If passed, the bill would establish the role of an Online Safety Commissioner to set safety codes for online services, audit companies, and apply “significant” sanctions for non-compliance.
The Online Safety Commissioner would work within a new regulatory body called the Media Commission which would replace the Broadcasting Authority of Ireland (BAI).
The Media Commission would regulate the audiovisual sector, including broadcasters, on-demand services, sound media, and online platforms including social media sites like Youtube, Facebook and Twitter.
Minister for Communications Richard Bruton, who introduced the bill, said that “the era of online safety self-regulation was over".
He said that the bill is the first of its kind in Europe and is “part of a suite of measures” to bring legislation up-to-date with technology in Ireland.
It aims to balance peoples' rights to freedom of expression with protecting people from harm, Minister Bruton said.
Under the proposed laws, the new regulator would have the power to audit services, issue compliance and warning notices, and impose sanctions for non-compliance.
Sanctions would include unspecified but “significant” financial penalties, blocking an offending online service and compelling an online service to take certain actions.

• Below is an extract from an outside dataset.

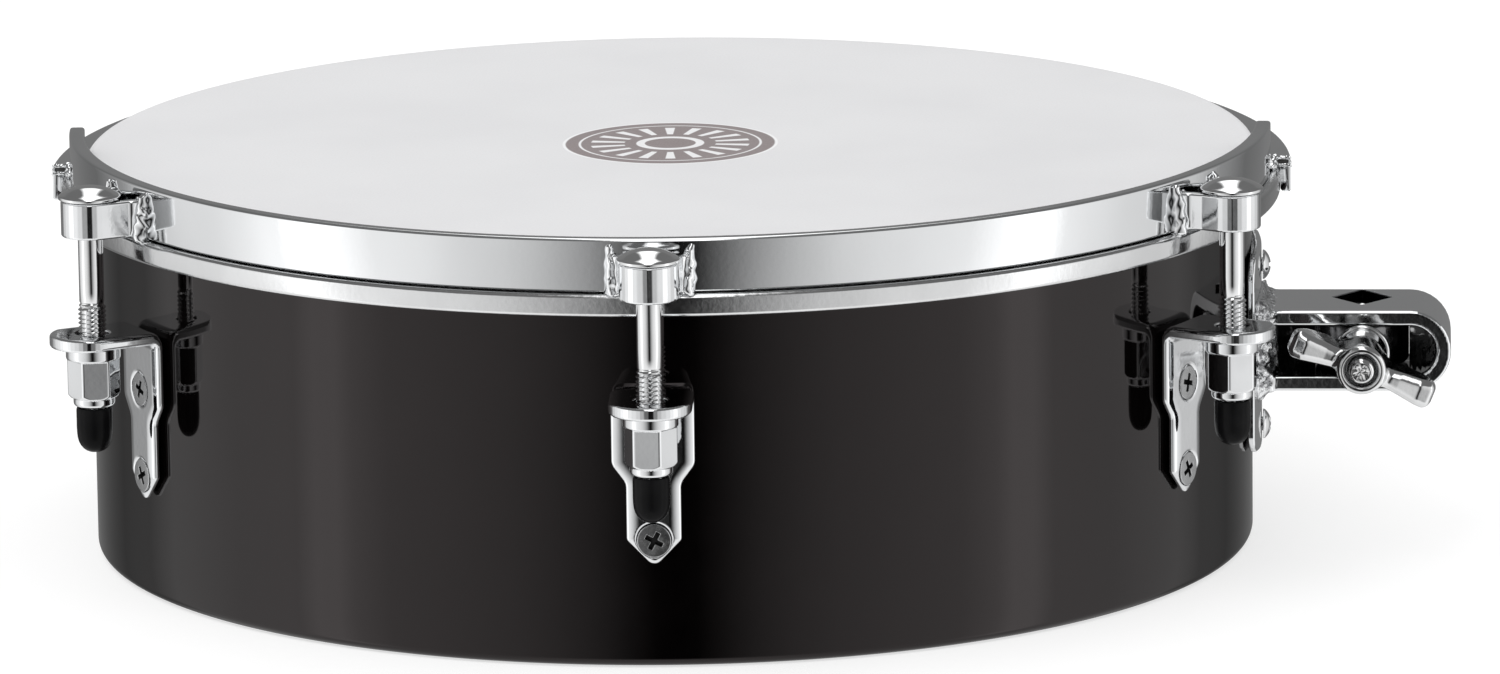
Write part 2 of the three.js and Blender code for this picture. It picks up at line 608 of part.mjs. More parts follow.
const drum = new THREE.Group();
addPiece(drum, 0, 'shell', shellGeometry(), shellLacquer());
addPiece(drum, 0, 'head_film', filmGeometry(), headFilm());
addPiece(drum, 0, 'flesh_hoop', hoopGeometry(), hoopMetal());
addPiece(drum, 0, 'rim', rimGeometry(), chrome('rim_chrome'));
drum.add(...LUG_AZ.map(buildLug), buildClamp());
drum.position.set(0, 0, -HEAD_TOP);

export default drum;
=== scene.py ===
"""A small drum: shell, coated head, split rim, six tensioned lugs and a rod clamp on its side.

Parts are modelled in millimetres: x across a lug, y = minus the distance from the drum's axis, z above
the shell's bottom edge. make() turns each one to its azimuth and lowers it into the row frame.
Azimuth 0 is the front (-Y, where the camera stands) and 90 is +X.
"""
import bpy
import math
import numpy as np
from mathutils import Matrix, Vector


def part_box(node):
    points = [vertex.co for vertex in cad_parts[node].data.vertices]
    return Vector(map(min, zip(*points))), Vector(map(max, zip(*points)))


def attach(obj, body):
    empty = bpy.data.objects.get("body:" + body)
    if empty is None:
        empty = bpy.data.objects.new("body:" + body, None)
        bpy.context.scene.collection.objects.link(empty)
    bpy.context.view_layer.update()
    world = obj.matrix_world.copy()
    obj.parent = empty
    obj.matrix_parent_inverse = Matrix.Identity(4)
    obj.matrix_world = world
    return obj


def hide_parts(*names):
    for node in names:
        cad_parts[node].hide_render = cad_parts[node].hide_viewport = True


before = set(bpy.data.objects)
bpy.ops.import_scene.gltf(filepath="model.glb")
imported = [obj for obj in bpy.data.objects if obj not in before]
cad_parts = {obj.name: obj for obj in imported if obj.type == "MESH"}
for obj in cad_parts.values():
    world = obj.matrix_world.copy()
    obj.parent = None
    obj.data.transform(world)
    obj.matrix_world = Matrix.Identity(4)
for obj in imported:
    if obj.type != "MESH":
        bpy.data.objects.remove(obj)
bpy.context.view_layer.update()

# ---------------------------------------------------------------- driving dimensions, mm and degrees
Z_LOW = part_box("shell")[0].z * 1000
LUGS = [-2 + 60 * i for i in range(6)]
REAR = LUGS[2:5]           # these have shorter bolts, held by bosses under the flange
CLAMP = 86
SHELL_R, SHELL_H, WALL = 164, 111.0, 1.2
LIP_R = 158                # inner edge of the shell's turned-in lips
HEAD_R, HEAD_TOP, HEAD_THICK = 164.9, 111.9, 0.6
BOLT_R = 181.0             # the tension bolts' axes, from the drum's axis
SWEEP_R = 170              # nominal radius for the end distances of the swept rim pieces
BRACKET_FACE = 167.3
LUG_SCREW_Z = (60.1, 35.7)
NUT_FACE = 162.3           # seat of the nuts inside the shell
NUT_THICK = 3.1
CLAMP_SCREW_Z = (77.0, 31.0)
STRAP_Z, STRAP_OUTER, STRAP_THICK, STRAP_HALF = 55.25, 11.45, 4.2, 15.5
STRAP_CENTRE = 220.0 - STRAP_OUTER       # axis of the strap's round end
EYE_X, EYE_R, EYE_Z = 4.5, 195, 55.1     # centre of the eyebolt's ring
HOLE_X, HOLE_R = 10.4, 8.5               # half diagonals of the strap's diamond hole


# ---------------------------------------------------------------- meshes
class Part:
    """vertices, normals (zero where none are set) and faces, gathered piece by piece"""

    def __init__(self):
        self.verts, self.normals = [], []
        self.loops, self.sizes, self.slots = [], [], []
        self.count = 0

    def add_faces(self, faces, slot, first):
        if len(faces):
            self.loops.append((faces + first).ravel())
            self.sizes.append(np.full(len(faces), faces.shape[1]))
            self.slots.append(np.full(len(faces), slot))

    def add(self, verts, faces, normals=None, slot=0):
        self.verts.append(verts)
        self.normals.append(np.zeros_like(verts) if normals is None else normals)
        for group in faces:
            self.add_faces(group, slot, self.count)
        self.count += len(verts)
        return self

    def merged(self, other, turn=None, shift=(0, 0, 0)):
        """other's geometry, turned by a 3x3 matrix and moved, added to this part"""
        turn = np.eye(3) if turn is None else np.array(turn)
        verts = np.concatenate(other.verts) @ turn.T + np.array(shift, float)
        self.verts.append(verts)
        self.normals.append(np.concatenate(other.normals) @ turn.T)
        self.loops += [loops + self.count for loops in other.loops]
        self.sizes += other.sizes
        self.slots += other.slots
        self.count += len(verts)
        return self

    def placed(self, turn=None, shift=(0, 0, 0)):
        return Part().merged(self, turn, shift)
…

Although the new rules will not be enforceable on online services based outside of Ireland, the Minister said these services would have a "responsibility" to comply, and that the Media Commission would have the power to name and shame them if they did not.
He also said that as this type of regulation is introduced in other jurisdictions, Ireland could work within a wider network of European countries to regulate international service providers.

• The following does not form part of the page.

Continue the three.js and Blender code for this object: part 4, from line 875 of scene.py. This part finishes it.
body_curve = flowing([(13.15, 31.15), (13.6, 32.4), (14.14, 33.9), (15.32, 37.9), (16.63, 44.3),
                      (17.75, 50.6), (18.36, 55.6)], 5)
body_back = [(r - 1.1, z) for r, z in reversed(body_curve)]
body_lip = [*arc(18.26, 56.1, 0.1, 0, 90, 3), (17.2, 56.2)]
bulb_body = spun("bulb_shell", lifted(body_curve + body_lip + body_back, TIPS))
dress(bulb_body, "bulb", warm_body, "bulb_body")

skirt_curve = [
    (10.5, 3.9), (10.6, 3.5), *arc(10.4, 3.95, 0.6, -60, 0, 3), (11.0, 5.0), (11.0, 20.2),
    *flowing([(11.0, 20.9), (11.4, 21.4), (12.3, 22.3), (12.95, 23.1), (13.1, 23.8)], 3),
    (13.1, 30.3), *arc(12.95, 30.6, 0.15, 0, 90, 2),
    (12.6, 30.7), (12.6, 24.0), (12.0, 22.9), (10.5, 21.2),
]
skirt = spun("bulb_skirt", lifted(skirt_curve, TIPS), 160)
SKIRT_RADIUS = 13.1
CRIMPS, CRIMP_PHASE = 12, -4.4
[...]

Hildegarde Naughton, TD for Galway West and Chair of the Oireachtas Communications Committee, said the bill was "a welcome development in the way we keep our children and young people safe online".
The Minister is to be congratulated for a willingness to take on powerful companies such as Facebook and Twitter – and for the fact that he is taking the lead on doing so with a first of its kind law.
“It is vital that we get this right and that we put in place a sustainable framework to ensure that there is real accountability in place for online services," she said.
But Sinn Féin Education spokesperson and TD for Cork South-Central Donnchadh Ó Laoghaire criticised the Minister for failing to progress legislation he proposed in 2017 called the Digital Safety Commissioner Bill.
“It is two years since the Digital Safety Commissioner Bill passed Second Stage in the Dáil, but since then it has sat on the Minister for Communications shelf gathering dust.
“Online safety for children has been branded the child protection issue of our time by bodies such as the ISPCC, the Ombudsman for Children, and Ireland's Special Rapporteur on Child Protection. To date the Government have been very slow to act on this issue," Mr Ó Laoghaire said.
“Publishing a Bill of this kind weeks before an election is far too late...The Minister, in not progressing my Bill, and proceeding with his own, is in effect resetting the clock on an issue that is time sensitive."